The takeaway: the UKGC doesn't just hand out licences and walk away. It fined Betfred £825,000 and Paddy Power Betfair £2 million in late 2025 alone. When you play at a UKGC-licensed casino, there's a regulator with real teeth behind your consumer rights.

For a list of verified UKGC-licensed no wagering casino sites, see our main guide to the best no wagering casino UK. For responsible gambling tools, see our responsible gambling guide.

No Wagering Casino Safety FAQs

Are no wagering casino sites legitimate?

Yes. No wagering casino sites operating legally in the UK must hold a UKGC licence. That licence requires operators to meet strict player protection standards. Verify any casino's licence at the Gambling Commission's public register: gamblingcommission.gov.uk.

How do I check if a no wagering casino is UKGC licensed?

Go to gamblingcommission.gov.uk and search for the operator's name or its licence number, which you will find in the site's footer.

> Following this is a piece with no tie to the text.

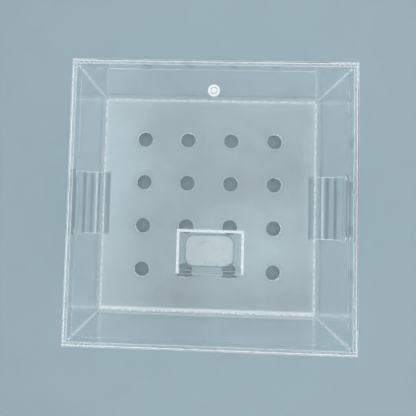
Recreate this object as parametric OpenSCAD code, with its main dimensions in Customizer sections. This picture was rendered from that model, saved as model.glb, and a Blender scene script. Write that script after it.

Confirm the result shows a status of "Active" and a licence type that includes a Remote Casino Operating Licence.

What player protections do UKGC-licensed no wagering casinos offer?

UKGC-licensed casinos must provide deposit limits, loss limits, GamStop self-exclusion, access to BeGambleAware, RNG game fairness auditing by independent testing houses, appropriate data encryption, and access to an independent Alternative Dispute Resolution scheme at no cost to the player.

What are the red flags of an unsafe no wagering casino?

No visible UKGC licence number in the site footer, a Revoked or Suspended licence status on the Gambling Commission's public register, maximum win caps not disclosed at the point of opt-in, and game restrictions hidden inside PDF terms documents rather than displayed on the bonus page.